Magnetospheric equilibrium with anisotropic pressure

Abstract

Self‐consistent magnetospheric equilibria with anisotropic pressure are obtained by employing an iterative metric method for solving the inverse equilibrium equation in an optimal flux coordinate system. A method of determining plasma parallel and perpendicular pressures from either analytic particle distributions or particle distributions measured along a satellite's path is presented. The numerical results of axisymmetric magnetospheric equilibria including the effects of finite beta, pressure anisotropy, and boundary conditions are presented for a bi‐Maxwellian particle distribution. For the isotropic pressure cases the finite beta effect produces an outward expansion of the constant magnetic flux surfaces in relation to the dipole field lines, and along the magnetic field the toroidal ring current is maximum at the magnetic equator.
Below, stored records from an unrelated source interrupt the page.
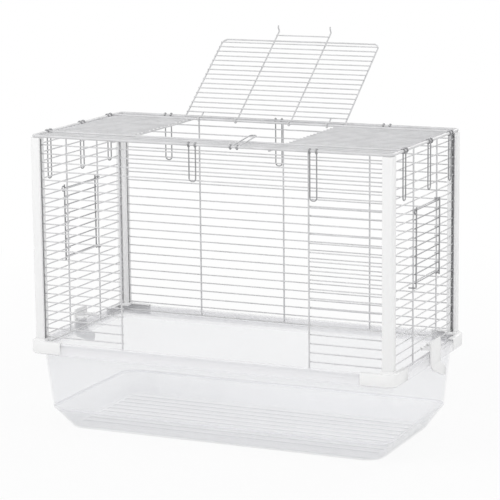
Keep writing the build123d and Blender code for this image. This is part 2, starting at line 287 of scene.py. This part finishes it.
def rounded_copy(bm, width, segments=2, angle=30.0):
    """Round every edge that is sharper than the angle."""
    sharp = [
        edge for edge in bm.edges
        if edge.is_manifold and edge.calc_face_angle(0.0) > math.radians(angle)
    ]
    bmesh.ops.bevel(
        bm, geom=sharp, offset=width, offset_type="OFFSET", segments=segments,
        profile=0.5, affect="EDGES", clamp_overlap=True, material=-1,
    )


def merged_node(name):
    """A CAD node's mesh with its loose triangles joined and its flat faces made whole."""
    bm = bmesh.new()
    bm.from_mesh(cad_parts[name].data)
    bmesh.ops.remove_doubles(bm, verts=bm.verts, dist=MERGE)
    bmesh.ops.dissolve_limit(
        bm, angle_limit=math.radians(1.0), verts=bm.verts, edges=bm.edges, use_dissolve_boundaries=False
    )
    return bm


# Sizes and colours

class CageColors(bpy.types.PropertyGroup):
    wire: FloatVectorProperty(
        name="Wire", description="Coating of the wires", subtype="COLOR", size=3,
        default=(0.68, 0.68, 0.69), min=0.0, max=1.0,
    )
    plated: FloatVectorProperty(
        name="Plated wire", description="Zinc-plated wire of the doors and clips", subtype="COLOR", size=3,
        default=(0.4, 0.4, 0.41), min=0.0, max=1.0,
    )
    plastic: FloatVectorProperty(
        name="Plastic", description="Posts, corner fittings and latches", subtype="COLOR", size=3,
        default=(0.86, 0.87, 0.89), min=0.0, max=1.0,
    )
    clear: FloatVectorProperty(
        name="Clear plastic", description="Tint of the tray", subtype="COLOR", size=3,
        default=(0.86, 0.87, 0.91), min=0.0, max=1.0,
    )
    haze: FloatProperty(
        name="Haze", description="How much one face of the tray's wall veils what is behind it",
        default=0.15, min=0.0, max=0.25, subtype="FACTOR",
    )
    floor: FloatVectorProperty(
        name="Floor", description="Floor under the cage", subtype="COLOR", size=3,
        default=(0.9, 0.9, 0.9), min=0.0, max=1.0,
    )


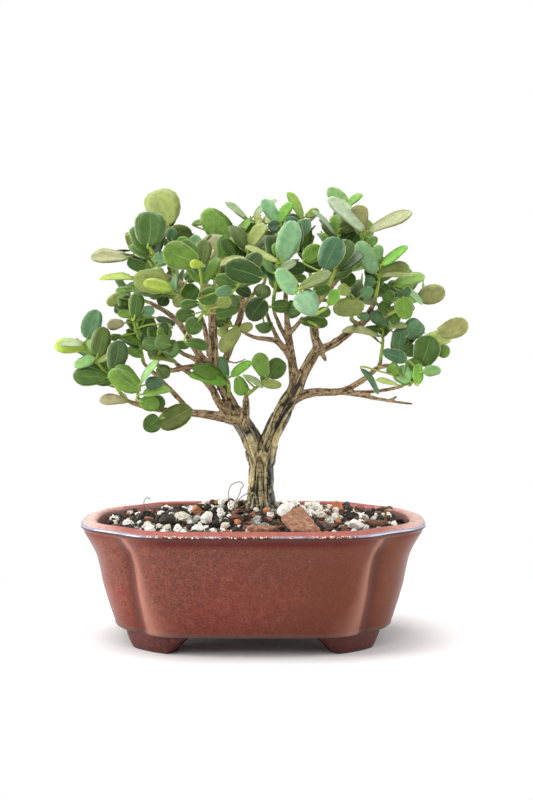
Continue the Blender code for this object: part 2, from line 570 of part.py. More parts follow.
def make_surface_piece(name, kind, x, y, halves, turn, sides, lean, material, parts):
    """A stone or a piece of bark: a faceted pebble of stacked rings that rests on the mound.

    The lean is how much steeper than the mound it rises towards the back.
    """
    chance = random.Random(name)
    levels = ((-1, 0.55), (-0.35, 1.0), (0.45, 0.92), (1, 0.5)) if kind != "bark" else ((-1, 0.92), (1, 0.85))
    spread = [1 + chance.uniform(-0.16, 0.12) for _ in range(sides)]
    slope_x = float(soil_height(x + 1, y) - soil_height(x - 1, y)) / 2
    slope_y = float(soil_height(x, y + 1) - soil_height(x, y - 1)) / 2 + lean
    rings = []
    for height, width in levels:
        ring = []
        for i in range(sides):
            angle = math.tau * i / sides
            along = halves[0] * width * spread[i] * math.cos(angle)
            across = halves[1] * width * spread[i] * math.sin(angle)
            heading = math.radians(turn)
            dx = along * math.cos(heading) - across * math.sin(heading)
            dy = along * math.sin(heading) + across * math.cos(heading)
            ring.append([x + dx, y + dy, height * halves[2] + slope_x * dx + slope_y * dy])
        rings.append(ring)
    rings = np.array(rings)
    bottom = rings[0]
    lift = np.max(soil_height(bottom[:, 0], bottom[:, 1]) - bottom[:, 2]) + GAP + 0.1
    rings[:, :, 2] += lift
    return mesh_object(name, *loft(rings), material, parts)


# ---------------------------------------------------------------- wood


def limb_point(limb, share):
    """The point this share of the way along a limb, by its length, and the radius there."""
    points = np.array(LIMBS[limb], dtype=float)
    steps = np.linalg.norm(np.diff(points[:, :3], axis=0), axis=1)
    travelled = np.concatenate([[0], np.cumsum(steps)])
    return np.array([np.interp(share * travelled[-1], travelled, points[:, i]) for i in range(4)])


def twig_path(shoot):
    """A twig from its limb to the foot of a shoot: it bows a little and ends in line with the shoot."""
    limb, share, base, tip = shoot[:4]
    start = limb_point(limb, share)
    base, tip = np.array(base, dtype=float), np.array(tip, dtype=float)
    heading = (tip - base) / np.linalg.norm(tip - base)
    reach = np.linalg.norm(base - start[:3])
    neck = base - heading * min(2.0, reach / 3)
    middle = (start[:3] + neck) / 2 - heading * reach * 0.08
    thick = min(start[3] * 0.8, 1.1)
    points = [start[:3], middle, neck, base] if reach > 8 else [start[:3], neck, base]
    return points, list(np.linspace(thick, STEM_RADIUS, len(points)))


def root_path(heading, length, extra=0.0):
    """A root that leaves the crown and sinks as it spreads."""
    turn = math.radians(heading)
    shares = np.array([0, 0.35, 0.7, 1.0])
    reach = shares * length + np.array([0, 0, 0, extra])
    points = [
        (TRUNK_X + r * math.cos(turn), 0.8 * r * math.sin(turn), 47 - 14 * share**1.3)
        for r, share in zip(reach, shares)
    ]
    return points, [3.4 + extra, 2.8 + extra, 2.0 + extra, 1.3 + extra]


def root_tubes(label, extra, helpers):
    """The part of the plant that stands in the soil: the foot of the trunk and its roots."""
    trunk = LIMBS["trunk"][:4]
    points = [point[:3] for point in trunk]
    points[0] = (points[0][0], points[0][1], points[0][2] - extra)
    solids = [tube(label + "_crown", points, [point[3] + extra for point in trunk], 10, helpers)]
    for i, (heading, length) in enumerate(ROOTS):
        path, radii = root_path(heading, length, extra)
        solids.append(tube(f"{label}_{i}", path, radii, 6, helpers))
    return solids


def make_wood(parts, helpers):
    """The trunk, limbs, twigs and roots, which grew as one piece."""
    bark = finish("ridged_bark", (0.30, 0.22, 0.14), 0.9)
    solids = []
    for name, points in LIMBS.items():
        thickest = max(point[3] for point in points)
        sides = 10 if thickest > 4 else 8 if thickest > 2.3 else 6 if thickest > 1 else 4
        solids.append(tube(name, [p[:3] for p in points], [p[3] for p in points], sides, helpers))
    for name, shoot in SHOOTS.items():
        solids.append(tube(name + "_twig", *twig_path(shoot), 4, helpers))
    for i, (heading, length) in enumerate(ROOTS):
        solids.append(tube(f"root_{i}", *root_path(heading, length), 6, helpers))
    trees = [tree_of(solid) for solid in solids]
    return fuse("trunk_and_branches", solids, bark, parts, helpers), trees


# ---------------------------------------------------------------- foliage


def tree_of(obj, grow=0.0):
    """A search tree of an object's faces, each point moved outwards by grow, in millimetres."""
    points = [(vertex.co / MM) + vertex.normal * grow for vertex in obj.data.vertices]
    return BVHTree.FromPolygons(points, [tuple(face.vertices) for face in obj.data.polygons])


def leaf_rings(foot, heading, face, length, width, thickness):
    """A leaf blade: flat on its upper side, with the midrib as a keel below, from the stalk to the tip.

    foot is where it leaves the stem, heading its unit direction and face the way its upper side looks.
    """
    side = np.cross(heading, face)
    rings = []
    for share, breadth, keel in ((0.0, 0.12, 0.8), (0.33, 0.86, 1.0), (0.76, 0.92, 1.0), (1.0, 0.26, 0.6)):
        half = breadth * width / 2
        middle = foot + heading * share * length - face * 0.16 * length * (share - 0.4) ** 2
        upper = face * thickness / 2
        keel_point = middle - upper * (2 * keel - 1)
        rings.append([middle + side * half + upper, middle - side * half + upper, keel_point])
    return rings


def shoot_axes(base, tip):
    """The shoot's direction and two directions square to it, the first as near to +X as it can be."""
    stem = (tip - base) / np.linalg.norm(tip - base)
    start = np.array([1.0, 0, 0]) if abs(stem[0]) < 0.93 else np.array([0, 0, 1.0])
    right = start - stem * np.dot(start, stem)
    right /= np.linalg.norm(right)
    return stem, right, np.cross(stem, right)


def leaf_places(name, shoot):
    """Where each leaf grows: opposite pairs, each turned a quarter.

    Long shoots have lost one leaf of the oldest pair.
    """
    chance = random.Random(name)
    _, _, base, tip, longest, breadth, pairs, roll = shoot
    base, tip = np.array(base, dtype=float), np.array(tip, dtype=float)
    stem, right, back = shoot_axes(base, tip)
    for pair in range(pairs):
        share = 0.2 + 0.73 * (pair / (pairs - 1))
        open_angle = math.radians(78 - 34 * share)
        for half_turn in (0, 180) if pair > 0 or pairs < 3 else (0,):
            turn = math.radians(roll + 90 * pair + half_turn + chance.uniform(-12, 12))
            outward = math.cos(turn) * right + math.sin(turn) * back
            angle = open_angle + math.radians(chance.uniform(-8, 8))
            swell = 0.78 + 0.22 * math.sin(math.pi * min(share + 0.2, 1))
            size = longest * swell * chance.uniform(0.88, 1.08)
            yield {
                "foot": base + (tip - base) * share + outward * 0.25,
                "angle": angle,
                "turn": turn,
                "length": size,
                "width": size * breadth * chance.uniform(0.94, 1.06),
                "axes": (stem, right, back),
            }


def leaf_frame(place, swing, open_more, shrink):
    stem, right, back = place["axes"]
    turn, angle = place["turn"] + math.radians(swing), place["angle"] + math.radians(open_more)
    outward = math.cos(turn) * right + math.sin(turn) * back
    heading = math.cos(angle) * stem + math.sin(angle) * outward
    face = math.sin(angle) * stem - math.cos(angle) * outward
    return place["foot"], heading, face, place["length"] * shrink, place["width"] * shrink


def search_tree(points, faces):
    return BVHTree.FromPolygons([Vector(point) for point in points], faces)


def clear_of(rings, trees):
    blade = search_tree(*loft(rings))
    return not any(blade.overlap(tree) for tree in trees)


def make_foliage(parts, helpers, wood_trees):
    """Each shoot is a green stem with its leaves, and no leaf touches another shoot.

    A leaf turns aside, shrinks or is left off where another is in its way.
    """
    green = finish("leaf_green", (0.10, 0.24, 0.06), 0.35)
    stems, taken = {}, list(wood_trees)
    for name, shoot in SHOOTS.items():
        base, tip = np.array(shoot[2], dtype=float), np.array(shoot[3], dtype=float)
        start = base + (tip - base) / np.linalg.norm(tip - base) * GAP
        stems[name] = tube(name + "_stem", [start, tip], [STEM_RADIUS, STEM_RADIUS * 0.8], 4, helpers)
    stem_trees = {name: tree_of(stem, 0.3) for name, stem in stems.items()}
    tries = [(0, 0, 1)] + [
        (swing, wider, shrink)
        for shrink in (1, 0.86, 0.72)
        for wider in (0, 12, -14, 22)
        for swing in (-18, 18, -34, 34)
    ]
    for name, shoot in SHOOTS.items():
        own, blades = [], []
        others = taken + [tree for other, tree in stem_trees.items() if other != name]
        for place in leaf_places(name, shoot):
            for swing, wider, shrink in tries:
                foot, heading, face, length, width = leaf_frame(place, swing, wider, shrink)
                roomy = (width + 2 * LEAF_CLEARANCE, LEAF_THICKNESS + 2 * LEAF_CLEARANCE)
                guard = leaf_rings(foot, heading, face, length + LEAF_CLEARANCE, *roomy)
                stalk = heading * (STEM_RADIUS + 1.2)
                beyond_stalk = leaf_rings(foot + stalk, heading, face, length - 1, *roomy)
                if clear_of(guard, others) and clear_of(beyond_stalk, own):
                    blade = loft(leaf_rings(foot, heading, face, length, width, LEAF_THICKNESS))
                    own.append(search_tree(*blade))
                    blades.append(mesh_object(f"{name}_{len(blades)}", *blade, green, helpers))
                    break
        taken += own
        fuse(name + "_shoot", [stems[name], *blades], green, parts, helpers)


# ---------------------------------------------------------------- whole plant


def centre_on_origin(parts):
    """Parents every piece to one empty and moves it, so that the box's bottom middle is the origin."""
    bpy.context.view_layer.update()
    graph = bpy.context.evaluated_depsgraph_get()
    corners = np.array(
        [
            obj.matrix_world @ Vector(corner)
            for obj in parts.objects
            for corner in obj.evaluated_get(graph).bound_box
        ]
    )
    middle = (corners.min(axis=0) + corners.max(axis=0)) / 2
    place = bpy.data.objects.new("plant_place", None)
    parts.objects.link(place)
    for obj in bpy.data.objects:
        if obj is not place:
            obj.parent = place
    place.location = (-middle[0], -middle[1], 0)


def main():
    clear_scene()
    parts = bpy.data.collections.new("natal_plum_bonsai")
    helpers = bpy.data.collections.new("cutters")
    bpy.context.scene.collection.children.link(parts)
    bpy.context.scene.collection.children.link(helpers)
    helpers.hide_render = True

    make_pot(parts, helpers)
    plastic = finish("screen_plastic", (0.03, 0.03, 0.03), 0.6)
    make_drain_screen("drain_screen_left", -1, parts, plastic)
    make_drain_screen("drain_screen_right", 1, parts, plastic)
    make_soil(parts, helpers, root_tubes("cavity", GAP + 0.05, helpers))
    surface = {
        "bark": finish("bark_chip", (0.22, 0.12, 0.06), 0.9),
        "pumice": finish("pumice", (0.62, 0.58, 0.50), 0.95),
        "lava": finish("lava", (0.05, 0.045, 0.045), 0.95),
        "clay": finish("baked_clay", (0.50, 0.26, 0.12), 0.9),
    }
    for name, (kind, *rest) in SURFACE_PIECES.items():
        make_surface_piece(name, kind, *rest, surface[kind], parts)
    _, wood_trees = make_wood(parts, helpers)
    make_foliage(parts, helpers, wood_trees)
    centre_on_origin(parts)


main()
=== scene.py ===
import math
import random
from functools import partial

import bpy
import numpy as np
from numpy import append, arange, array, clip, cos, full, interp, linspace, repeat, sin, zeros
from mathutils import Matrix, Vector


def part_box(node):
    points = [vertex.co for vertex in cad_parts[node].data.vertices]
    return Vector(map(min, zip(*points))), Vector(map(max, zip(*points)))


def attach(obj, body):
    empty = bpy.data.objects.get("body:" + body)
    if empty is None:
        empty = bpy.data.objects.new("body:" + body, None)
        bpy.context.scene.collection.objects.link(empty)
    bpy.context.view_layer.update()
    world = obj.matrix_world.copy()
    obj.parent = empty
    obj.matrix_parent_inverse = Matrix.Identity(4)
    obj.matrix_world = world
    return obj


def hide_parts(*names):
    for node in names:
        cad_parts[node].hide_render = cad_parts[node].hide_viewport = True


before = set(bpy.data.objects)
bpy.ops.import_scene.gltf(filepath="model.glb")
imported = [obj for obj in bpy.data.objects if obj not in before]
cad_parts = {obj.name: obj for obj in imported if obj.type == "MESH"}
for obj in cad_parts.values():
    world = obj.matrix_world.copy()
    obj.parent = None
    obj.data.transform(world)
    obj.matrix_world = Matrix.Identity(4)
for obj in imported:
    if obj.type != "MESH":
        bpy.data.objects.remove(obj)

join, besides, norm = np.concatenate, np.column_stack, np.linalg.norm

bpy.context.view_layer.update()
potLow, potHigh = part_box("pot")
mm = 0.001
potX = (potLow[0] + potHigh[0]) / 2  # the pot's middle; plant sizes below are millimetres from it
print("stage: frame loaded")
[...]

The effect of pressure anisotropy is found to further expand the flux surfaces outward. Along the magnetic field lines the westward ring current can be peak away from the equator owing to an eastward current contribution resulting from pressure anisotropy. As pressure anisotropy increases, the peak westward current can become more singular. The outer boundary flux surface has a significant effect on the magnetospheric equilibrium. For the outer flux boundary resembling the dayside compressed flux surface due to solar wind pressure, the deformation of the magnetic field can be quite different from that for the outer flux boundary resembling the taillike flux surface.